Recently
Malawian authorities announced English is to become the language of pedagogy from
as early as Standard 1. Some ‘experts’ have fumed and foamed over the plan
saying it is all kinds of bad, I am here to unpack and attack the so called
experts and to express support for the plan to Anglicize Malawi.
I
completed a year as English major at Mzuzu University before defecting to The
University of Malawi. My research project was on language and the theorists
that inform(ed) me include Stuart Hall, Noam Chomsky and Karl Marx. This, I state,
lest I be deemed a stranger on the issue.
Now
that you know I am versed in language dogma, I would like to tear apart what experts
have lied to you on the issue.
Japan,
China and South Korea do not use English and some say we should follow their
models. But these guys have their own established alphabets, we have an English
alphabet. The three
translated all important texts such as Anne Frank and Calculus; can anyone step
forward and write a Chichewa or Chitumbuka book on Econometrics?
We simply cannot do it, we are too poor and we
must rely on English, now what is the reason of teaching a child in Chichewa at
a young age when he is going to need English when he reaches standard 5 or 6? Would
it not be better to give him a head start at standard one?
Knowledge in Malawi occurs in English books,
not vernacular, and to know English is by default to know more – English opens
up the gates to knowledge.
Public schools currently teach children in
Chichewa yet most of the kids in Malawi are not Chewa – if teaching in vernacular
is so important for Children, why does every tribe not learn in their language?
You have Sena children learning about Maliro ndi Miyambo ya a Chewa, as if
they don’t have Miyambo.
In Tanzania they use Swahili. There is no
tribe called Swahili - all tribes have their own languages and dump them for
Swahili which is a hybrid language. English will foster unity as no one will be
aggrieved of being forced to speak another’s language.
I did
my school in English and Chichewa and went home to speak Chitumbuka; I never
got confused or left out. And if Bingu wa Mutharika’s rants are anything to go
by, people from areas where we have to internalize three languages ended up
dominating the university system so much that they introduced Quotas.

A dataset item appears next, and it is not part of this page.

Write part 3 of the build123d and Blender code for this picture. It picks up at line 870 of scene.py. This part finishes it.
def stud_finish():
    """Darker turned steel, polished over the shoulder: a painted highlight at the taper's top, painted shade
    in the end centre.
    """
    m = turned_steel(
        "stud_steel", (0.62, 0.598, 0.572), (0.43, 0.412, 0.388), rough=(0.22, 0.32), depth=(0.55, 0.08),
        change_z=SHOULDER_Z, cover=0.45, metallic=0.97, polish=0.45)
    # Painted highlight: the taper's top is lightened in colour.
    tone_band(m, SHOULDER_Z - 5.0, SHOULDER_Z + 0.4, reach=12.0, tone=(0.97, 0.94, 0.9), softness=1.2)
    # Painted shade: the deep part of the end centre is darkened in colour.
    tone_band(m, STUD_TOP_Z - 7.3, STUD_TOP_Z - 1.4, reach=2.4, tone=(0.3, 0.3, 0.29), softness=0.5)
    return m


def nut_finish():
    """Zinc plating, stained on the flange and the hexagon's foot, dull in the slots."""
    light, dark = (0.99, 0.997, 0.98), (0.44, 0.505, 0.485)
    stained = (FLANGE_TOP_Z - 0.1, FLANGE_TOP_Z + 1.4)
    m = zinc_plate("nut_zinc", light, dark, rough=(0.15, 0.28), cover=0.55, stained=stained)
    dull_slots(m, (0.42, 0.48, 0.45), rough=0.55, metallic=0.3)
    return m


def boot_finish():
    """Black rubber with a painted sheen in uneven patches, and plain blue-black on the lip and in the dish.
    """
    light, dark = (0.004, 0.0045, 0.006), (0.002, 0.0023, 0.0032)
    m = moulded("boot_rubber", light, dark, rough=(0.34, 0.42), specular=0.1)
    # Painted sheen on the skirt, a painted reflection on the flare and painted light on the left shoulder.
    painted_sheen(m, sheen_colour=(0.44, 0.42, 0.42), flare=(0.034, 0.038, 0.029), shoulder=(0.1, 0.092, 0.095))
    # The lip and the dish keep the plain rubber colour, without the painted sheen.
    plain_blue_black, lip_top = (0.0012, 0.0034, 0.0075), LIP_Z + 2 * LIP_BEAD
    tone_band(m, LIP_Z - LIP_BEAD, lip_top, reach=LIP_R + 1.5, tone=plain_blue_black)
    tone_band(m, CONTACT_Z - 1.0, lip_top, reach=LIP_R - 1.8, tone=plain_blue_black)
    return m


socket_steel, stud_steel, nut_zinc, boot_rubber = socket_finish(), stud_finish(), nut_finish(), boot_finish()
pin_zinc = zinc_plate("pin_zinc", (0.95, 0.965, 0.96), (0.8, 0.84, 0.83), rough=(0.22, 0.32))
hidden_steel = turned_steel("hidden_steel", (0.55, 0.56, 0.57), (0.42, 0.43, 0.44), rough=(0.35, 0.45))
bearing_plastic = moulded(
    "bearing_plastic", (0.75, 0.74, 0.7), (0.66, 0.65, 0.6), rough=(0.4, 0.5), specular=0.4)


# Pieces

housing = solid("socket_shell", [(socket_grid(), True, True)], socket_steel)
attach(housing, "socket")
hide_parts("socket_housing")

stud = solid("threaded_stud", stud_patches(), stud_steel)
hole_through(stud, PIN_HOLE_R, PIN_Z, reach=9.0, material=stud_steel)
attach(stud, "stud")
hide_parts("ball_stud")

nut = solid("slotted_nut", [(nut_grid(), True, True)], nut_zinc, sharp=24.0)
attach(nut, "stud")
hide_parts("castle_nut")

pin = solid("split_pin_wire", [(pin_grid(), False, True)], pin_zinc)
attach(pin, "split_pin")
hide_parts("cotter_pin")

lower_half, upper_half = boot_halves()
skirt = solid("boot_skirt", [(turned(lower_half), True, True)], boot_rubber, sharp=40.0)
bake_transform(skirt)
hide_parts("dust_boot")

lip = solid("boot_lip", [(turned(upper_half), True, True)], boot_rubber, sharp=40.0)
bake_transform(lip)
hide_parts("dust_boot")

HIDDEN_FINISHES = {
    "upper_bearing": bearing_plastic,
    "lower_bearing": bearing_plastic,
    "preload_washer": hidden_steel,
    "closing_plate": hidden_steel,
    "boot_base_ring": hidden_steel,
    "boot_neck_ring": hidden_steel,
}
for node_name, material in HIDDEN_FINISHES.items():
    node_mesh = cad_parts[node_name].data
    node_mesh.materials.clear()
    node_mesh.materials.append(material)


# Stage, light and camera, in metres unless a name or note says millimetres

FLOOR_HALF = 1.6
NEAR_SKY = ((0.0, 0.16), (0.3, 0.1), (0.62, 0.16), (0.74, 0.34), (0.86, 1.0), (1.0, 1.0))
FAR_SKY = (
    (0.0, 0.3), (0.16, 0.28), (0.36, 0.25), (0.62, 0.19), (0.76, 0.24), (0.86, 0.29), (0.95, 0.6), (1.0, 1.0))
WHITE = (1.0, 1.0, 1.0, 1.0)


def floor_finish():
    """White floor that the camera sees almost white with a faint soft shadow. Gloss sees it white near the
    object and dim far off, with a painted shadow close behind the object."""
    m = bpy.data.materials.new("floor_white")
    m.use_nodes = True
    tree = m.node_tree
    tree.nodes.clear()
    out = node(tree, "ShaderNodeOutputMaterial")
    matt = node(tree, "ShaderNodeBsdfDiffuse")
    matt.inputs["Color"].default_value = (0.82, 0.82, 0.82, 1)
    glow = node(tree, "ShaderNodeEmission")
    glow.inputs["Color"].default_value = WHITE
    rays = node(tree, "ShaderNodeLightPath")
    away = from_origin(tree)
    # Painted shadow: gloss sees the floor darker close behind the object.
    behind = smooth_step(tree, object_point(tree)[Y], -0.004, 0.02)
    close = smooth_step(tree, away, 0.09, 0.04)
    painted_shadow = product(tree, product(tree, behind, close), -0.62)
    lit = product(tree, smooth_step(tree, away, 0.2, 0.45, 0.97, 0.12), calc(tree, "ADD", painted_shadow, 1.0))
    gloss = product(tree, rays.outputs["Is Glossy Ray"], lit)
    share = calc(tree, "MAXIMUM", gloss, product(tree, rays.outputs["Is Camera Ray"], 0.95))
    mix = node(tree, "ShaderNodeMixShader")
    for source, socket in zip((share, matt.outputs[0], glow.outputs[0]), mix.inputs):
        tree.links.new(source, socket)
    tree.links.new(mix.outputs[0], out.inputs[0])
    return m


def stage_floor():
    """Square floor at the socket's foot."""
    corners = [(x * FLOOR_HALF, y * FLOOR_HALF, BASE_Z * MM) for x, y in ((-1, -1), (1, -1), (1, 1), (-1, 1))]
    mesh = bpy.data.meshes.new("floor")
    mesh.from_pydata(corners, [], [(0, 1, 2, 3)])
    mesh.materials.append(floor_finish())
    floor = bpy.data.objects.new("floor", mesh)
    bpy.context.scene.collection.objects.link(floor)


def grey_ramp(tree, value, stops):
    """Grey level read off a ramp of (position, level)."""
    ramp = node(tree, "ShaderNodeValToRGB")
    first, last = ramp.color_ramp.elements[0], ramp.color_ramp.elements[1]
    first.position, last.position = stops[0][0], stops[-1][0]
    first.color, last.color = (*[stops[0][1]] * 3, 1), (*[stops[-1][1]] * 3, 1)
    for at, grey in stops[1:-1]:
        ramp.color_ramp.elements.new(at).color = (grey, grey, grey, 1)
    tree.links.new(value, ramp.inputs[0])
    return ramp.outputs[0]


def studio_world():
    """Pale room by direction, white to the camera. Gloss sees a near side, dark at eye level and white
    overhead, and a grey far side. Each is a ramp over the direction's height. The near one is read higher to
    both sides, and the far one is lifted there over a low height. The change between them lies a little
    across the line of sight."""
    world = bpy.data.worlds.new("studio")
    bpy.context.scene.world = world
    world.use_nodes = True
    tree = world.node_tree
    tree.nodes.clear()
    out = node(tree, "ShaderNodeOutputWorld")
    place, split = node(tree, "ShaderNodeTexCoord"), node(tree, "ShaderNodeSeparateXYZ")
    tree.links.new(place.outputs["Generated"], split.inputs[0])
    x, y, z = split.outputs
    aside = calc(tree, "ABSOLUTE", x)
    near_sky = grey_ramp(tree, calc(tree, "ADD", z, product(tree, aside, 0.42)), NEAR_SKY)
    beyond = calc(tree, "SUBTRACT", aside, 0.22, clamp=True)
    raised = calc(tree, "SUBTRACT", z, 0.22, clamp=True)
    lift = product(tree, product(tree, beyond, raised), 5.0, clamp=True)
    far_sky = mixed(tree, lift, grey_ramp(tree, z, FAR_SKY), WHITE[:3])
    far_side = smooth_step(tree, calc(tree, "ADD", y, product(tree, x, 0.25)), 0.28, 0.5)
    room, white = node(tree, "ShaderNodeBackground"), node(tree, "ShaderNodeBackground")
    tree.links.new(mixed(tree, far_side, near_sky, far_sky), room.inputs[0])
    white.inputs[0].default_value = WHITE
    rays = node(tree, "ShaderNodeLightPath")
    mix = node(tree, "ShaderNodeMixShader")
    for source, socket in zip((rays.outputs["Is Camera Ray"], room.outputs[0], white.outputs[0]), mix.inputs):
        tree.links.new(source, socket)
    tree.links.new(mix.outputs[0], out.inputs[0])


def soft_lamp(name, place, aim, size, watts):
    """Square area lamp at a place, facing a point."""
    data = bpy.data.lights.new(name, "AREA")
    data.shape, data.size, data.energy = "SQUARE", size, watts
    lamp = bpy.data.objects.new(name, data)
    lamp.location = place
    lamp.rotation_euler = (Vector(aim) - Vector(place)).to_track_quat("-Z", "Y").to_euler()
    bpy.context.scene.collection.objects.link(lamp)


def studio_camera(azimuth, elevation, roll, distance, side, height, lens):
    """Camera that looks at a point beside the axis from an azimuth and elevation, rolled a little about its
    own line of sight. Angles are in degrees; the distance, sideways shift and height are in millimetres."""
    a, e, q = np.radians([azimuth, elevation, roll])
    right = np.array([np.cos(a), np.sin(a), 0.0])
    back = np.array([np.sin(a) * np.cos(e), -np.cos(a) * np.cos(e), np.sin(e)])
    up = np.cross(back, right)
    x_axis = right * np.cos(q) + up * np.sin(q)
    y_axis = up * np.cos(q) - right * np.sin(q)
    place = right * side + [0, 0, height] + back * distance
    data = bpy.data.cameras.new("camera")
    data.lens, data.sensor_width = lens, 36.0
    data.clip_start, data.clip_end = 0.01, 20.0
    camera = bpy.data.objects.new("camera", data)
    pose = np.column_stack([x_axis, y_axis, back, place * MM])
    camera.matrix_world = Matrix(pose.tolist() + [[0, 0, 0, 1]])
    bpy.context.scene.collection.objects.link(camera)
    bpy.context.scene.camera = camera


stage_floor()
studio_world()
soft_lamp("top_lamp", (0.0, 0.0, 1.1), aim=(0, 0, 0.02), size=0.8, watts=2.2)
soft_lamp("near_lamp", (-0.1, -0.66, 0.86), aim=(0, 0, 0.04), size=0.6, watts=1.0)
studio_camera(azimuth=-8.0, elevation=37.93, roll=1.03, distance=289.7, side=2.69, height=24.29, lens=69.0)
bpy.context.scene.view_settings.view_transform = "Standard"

Back to China, Japan and South Korea, these
countries are the biggest importers of English teachers. They are proud, yes,
but they need English – English is just too important to play with. In China
now English is mandatory to graduate.
How many people speak Chichewa or Chitumbuka
or Yao? What will having a good command of vernacular benefit us in 2030? Where
can we apply miyambi in ICT or
International Business? Let us stop the drama and get aggressive with modernization.
Russia abandoned its Communism, China too –
the only way out of poverty is going full throttle into Western ways and the
best way to start is by language. English will put us at par with the developed
world; vernacular will keep us dancing Beni.
Most experts that speak against using English
from grade one are well off people who learnt in English in the 80s and whose children
go to English speaking private Kindergartens and primary schools. Why are they
trying to condemn the rest of the nation to a useless vernacular curriculum?
Scholar’s of Jean Piaget and other educational
psychologists say a child can uptake up to five languages, I mean, their brains
are like sponges, everything that comes, they absorb, ably. It’s why kids are
so good at learning new languages.
The experts cry that there are not enough
teachers to teach in English but you mean the current teachers in schools
cannot speak English and yet they allowed to teach?
The experts say English will confuse students
as it is unfamiliar, they forget that the pupil only spends half a day at
school and spends the rest of the day at home where they are spoken to in
vernacular –if their logic is anything, wouldn’t the teaching of maths similarly
confuse them since maths is as unfamiliar?
I heard someone warn that English would cause the
Chichewa speaking standards to plummet, to him I say: who cares? Again, in 2015
what does speaking good Chichewa get you? Some airtime on the radio during the poetry
segment, I bet, and that’s all.
These Karangas are just spooked tribalists
parading as experts, first they seem oblivious of the fact that Malawi is
highly linguistically diverse and therefore using vernacular is potentially oppressive
as, like has been the case so far, one vernacular language will be imposed on
many groups.
The experts also seem to underrate the fact
that children are not empty slates; they are intelligent and can handle pretty
much everything the system throws at them in school.
If we can, let us introduce English in
pre-school and in our homes, let us talk to our children in English –
vernacular will take Malawi nowhere and the more English the kids know, the
better chances they have in excelling
life, after all from standard 5, everything is in English.
All those who are against the plan should
state the importance of vernacular in an English world – This is a great
opportunity for Malawi to transform into a nation, so far these so called experts
want it to remain a village.
So let those Chanco students who petitioned
government against English bask in their vain pursuit of attention, let tribalists
root for their vernacular, ignore them, do this for a prosperous Malawi.
Some of you are worried because you cannot
perfectly get around English, you failed to learn, you are untrainable - we
should focus on the kids that are to come.